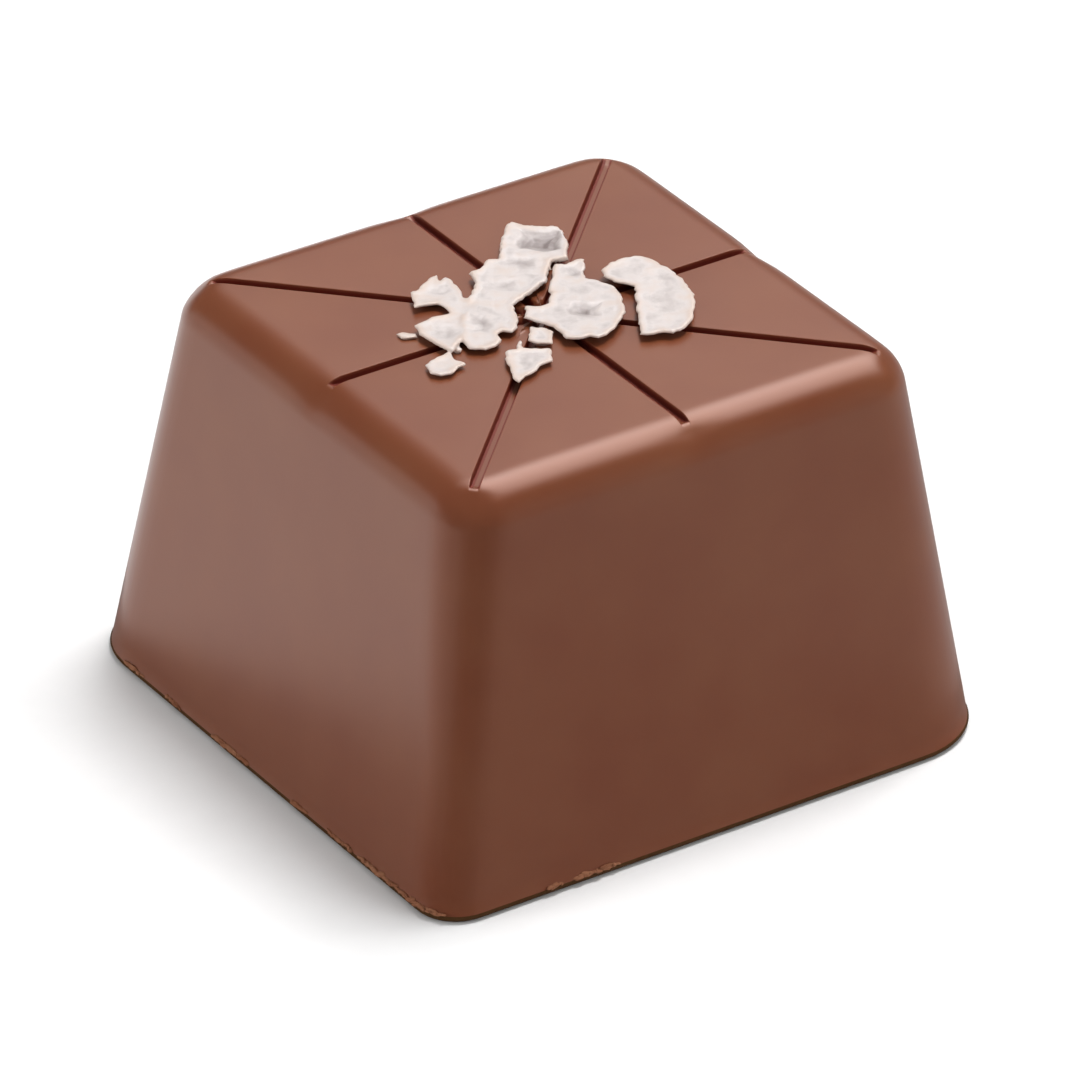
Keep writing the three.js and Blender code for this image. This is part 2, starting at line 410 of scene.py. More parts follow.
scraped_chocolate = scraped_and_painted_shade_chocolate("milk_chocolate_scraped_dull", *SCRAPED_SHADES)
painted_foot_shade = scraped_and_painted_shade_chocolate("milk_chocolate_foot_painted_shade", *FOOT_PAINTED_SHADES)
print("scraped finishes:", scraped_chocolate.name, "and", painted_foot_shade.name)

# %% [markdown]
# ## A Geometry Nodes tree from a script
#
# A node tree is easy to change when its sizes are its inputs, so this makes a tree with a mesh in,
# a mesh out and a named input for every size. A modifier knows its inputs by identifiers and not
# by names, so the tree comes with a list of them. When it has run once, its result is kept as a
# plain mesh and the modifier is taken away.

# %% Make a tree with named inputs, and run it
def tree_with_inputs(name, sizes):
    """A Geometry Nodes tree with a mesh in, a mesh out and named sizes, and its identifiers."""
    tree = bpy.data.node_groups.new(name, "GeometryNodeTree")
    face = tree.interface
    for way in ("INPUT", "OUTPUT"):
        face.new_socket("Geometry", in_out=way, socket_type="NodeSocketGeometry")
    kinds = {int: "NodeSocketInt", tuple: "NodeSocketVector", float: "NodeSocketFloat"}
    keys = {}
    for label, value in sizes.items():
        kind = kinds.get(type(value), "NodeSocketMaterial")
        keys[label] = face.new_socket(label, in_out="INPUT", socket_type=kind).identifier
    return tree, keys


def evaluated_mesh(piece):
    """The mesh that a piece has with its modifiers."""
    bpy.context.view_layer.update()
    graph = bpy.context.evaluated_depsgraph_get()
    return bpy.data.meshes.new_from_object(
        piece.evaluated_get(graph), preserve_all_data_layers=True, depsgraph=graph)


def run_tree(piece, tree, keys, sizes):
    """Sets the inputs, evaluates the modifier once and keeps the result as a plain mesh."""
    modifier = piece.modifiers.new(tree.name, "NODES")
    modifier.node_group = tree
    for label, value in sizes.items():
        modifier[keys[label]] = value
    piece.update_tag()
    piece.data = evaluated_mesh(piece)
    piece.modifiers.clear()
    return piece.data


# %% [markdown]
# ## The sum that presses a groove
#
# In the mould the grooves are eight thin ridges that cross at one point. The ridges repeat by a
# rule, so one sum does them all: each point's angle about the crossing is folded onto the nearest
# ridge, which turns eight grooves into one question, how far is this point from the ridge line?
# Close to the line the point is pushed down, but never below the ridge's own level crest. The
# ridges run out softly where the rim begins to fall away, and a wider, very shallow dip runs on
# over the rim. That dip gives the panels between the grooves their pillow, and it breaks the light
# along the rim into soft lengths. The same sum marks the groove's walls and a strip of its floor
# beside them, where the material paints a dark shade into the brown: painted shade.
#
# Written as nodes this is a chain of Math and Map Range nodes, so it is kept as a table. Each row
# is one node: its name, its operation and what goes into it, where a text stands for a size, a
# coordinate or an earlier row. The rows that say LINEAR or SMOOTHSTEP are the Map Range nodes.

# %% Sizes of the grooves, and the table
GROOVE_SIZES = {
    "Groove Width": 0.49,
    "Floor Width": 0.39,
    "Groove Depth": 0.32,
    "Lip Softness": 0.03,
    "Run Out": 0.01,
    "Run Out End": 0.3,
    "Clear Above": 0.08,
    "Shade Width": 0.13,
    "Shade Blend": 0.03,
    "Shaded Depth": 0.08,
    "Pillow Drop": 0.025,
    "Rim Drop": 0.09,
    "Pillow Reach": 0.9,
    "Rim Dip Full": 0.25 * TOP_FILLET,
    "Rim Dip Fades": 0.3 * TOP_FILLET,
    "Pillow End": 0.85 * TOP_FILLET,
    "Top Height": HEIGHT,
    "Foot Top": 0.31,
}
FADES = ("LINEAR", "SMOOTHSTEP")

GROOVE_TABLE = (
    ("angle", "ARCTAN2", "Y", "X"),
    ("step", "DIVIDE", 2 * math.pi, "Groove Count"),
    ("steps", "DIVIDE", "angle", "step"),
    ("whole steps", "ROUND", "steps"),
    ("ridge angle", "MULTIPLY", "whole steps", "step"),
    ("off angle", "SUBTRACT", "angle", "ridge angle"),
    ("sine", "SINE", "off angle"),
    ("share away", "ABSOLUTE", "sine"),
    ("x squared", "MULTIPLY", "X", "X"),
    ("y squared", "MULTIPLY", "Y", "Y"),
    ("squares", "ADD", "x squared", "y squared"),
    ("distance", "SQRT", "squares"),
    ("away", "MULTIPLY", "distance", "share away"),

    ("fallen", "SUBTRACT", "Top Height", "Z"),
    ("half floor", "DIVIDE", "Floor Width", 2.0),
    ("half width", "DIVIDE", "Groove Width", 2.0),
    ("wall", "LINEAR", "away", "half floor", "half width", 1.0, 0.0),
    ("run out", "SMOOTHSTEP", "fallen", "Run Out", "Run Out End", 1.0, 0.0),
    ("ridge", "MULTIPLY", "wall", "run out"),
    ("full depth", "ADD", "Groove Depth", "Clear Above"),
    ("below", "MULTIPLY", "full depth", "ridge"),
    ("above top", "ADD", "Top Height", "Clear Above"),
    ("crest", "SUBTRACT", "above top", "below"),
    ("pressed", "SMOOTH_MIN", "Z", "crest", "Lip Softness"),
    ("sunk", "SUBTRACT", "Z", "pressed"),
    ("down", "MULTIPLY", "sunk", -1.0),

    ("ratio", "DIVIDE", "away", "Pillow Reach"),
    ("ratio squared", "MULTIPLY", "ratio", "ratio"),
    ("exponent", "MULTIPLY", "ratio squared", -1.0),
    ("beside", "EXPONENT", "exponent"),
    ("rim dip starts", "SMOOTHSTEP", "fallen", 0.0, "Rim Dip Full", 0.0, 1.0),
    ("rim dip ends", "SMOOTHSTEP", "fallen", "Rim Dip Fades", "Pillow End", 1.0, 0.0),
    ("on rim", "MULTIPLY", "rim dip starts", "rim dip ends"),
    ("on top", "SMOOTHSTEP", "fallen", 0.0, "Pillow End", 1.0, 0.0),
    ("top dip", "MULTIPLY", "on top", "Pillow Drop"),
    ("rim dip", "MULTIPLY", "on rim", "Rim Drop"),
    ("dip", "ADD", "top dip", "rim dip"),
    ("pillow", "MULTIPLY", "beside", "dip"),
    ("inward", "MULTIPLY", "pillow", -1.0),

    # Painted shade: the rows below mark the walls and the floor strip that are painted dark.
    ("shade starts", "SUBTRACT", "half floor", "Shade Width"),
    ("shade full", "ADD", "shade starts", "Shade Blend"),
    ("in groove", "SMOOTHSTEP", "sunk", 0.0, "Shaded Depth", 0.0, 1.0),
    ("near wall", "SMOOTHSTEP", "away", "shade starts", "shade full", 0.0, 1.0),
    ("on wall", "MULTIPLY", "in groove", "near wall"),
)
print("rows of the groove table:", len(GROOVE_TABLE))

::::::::

Restate the listing exactly, starting at its first line and ending at the line where "# plain mesh and the modifier is taken away." occurs; include both and no other lines.

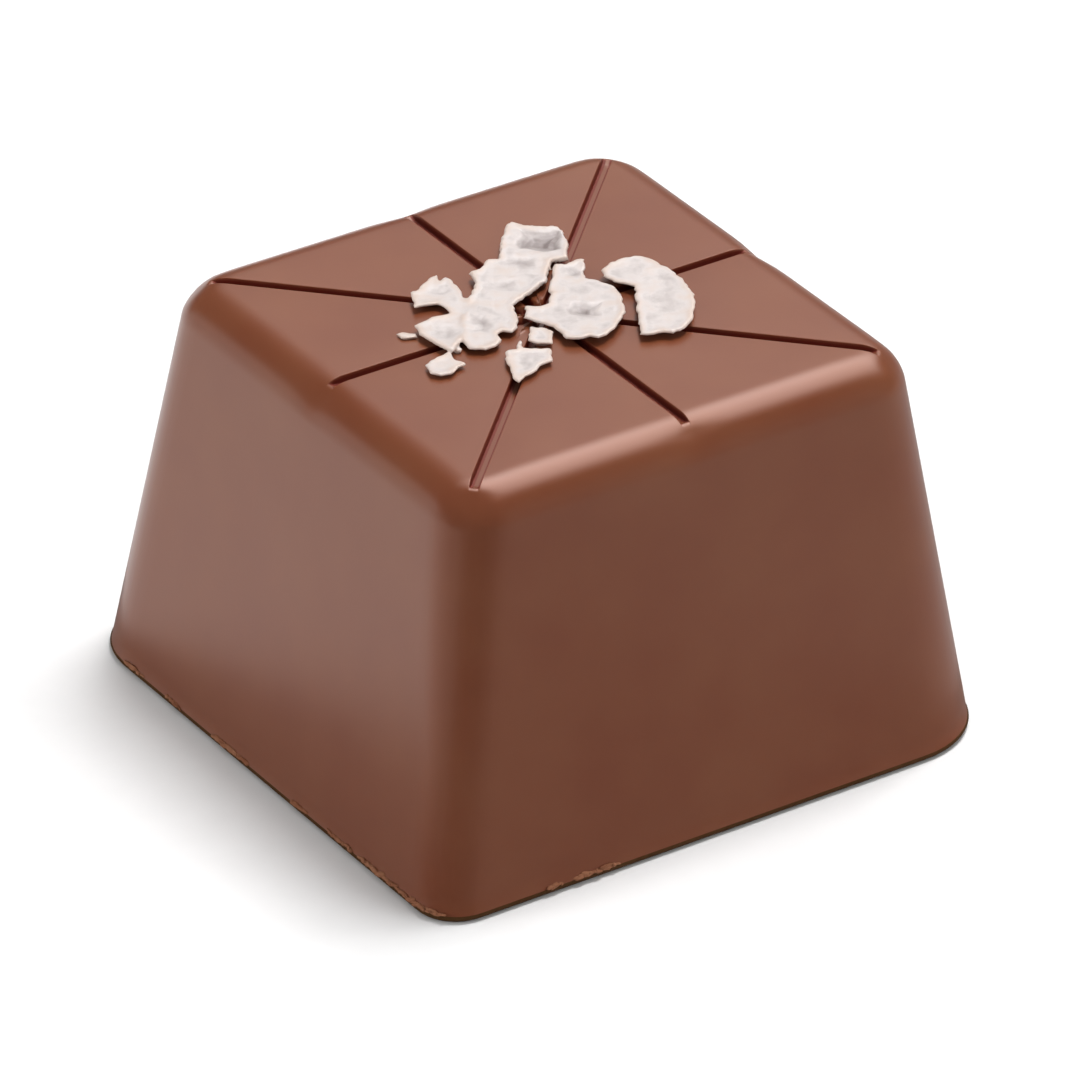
Keep writing the three.js and Blender code for this image. This is part 2, starting at line 410 of scene.py. More parts follow.
scraped_chocolate = scraped_and_painted_shade_chocolate("milk_chocolate_scraped_dull", *SCRAPED_SHADES)
painted_foot_shade = scraped_and_painted_shade_chocolate("milk_chocolate_foot_painted_shade", *FOOT_PAINTED_SHADES)
print("scraped finishes:", scraped_chocolate.name, "and", painted_foot_shade.name)

# %% [markdown]
# ## A Geometry Nodes tree from a script
#
# A node tree is easy to change when its sizes are its inputs, so this makes a tree with a mesh in,
# a mesh out and a named input for every size. A modifier knows its inputs by identifiers and not
# by names, so the tree comes with a list of them. When it has run once, its result is kept as a
# plain mesh and the modifier is taken away.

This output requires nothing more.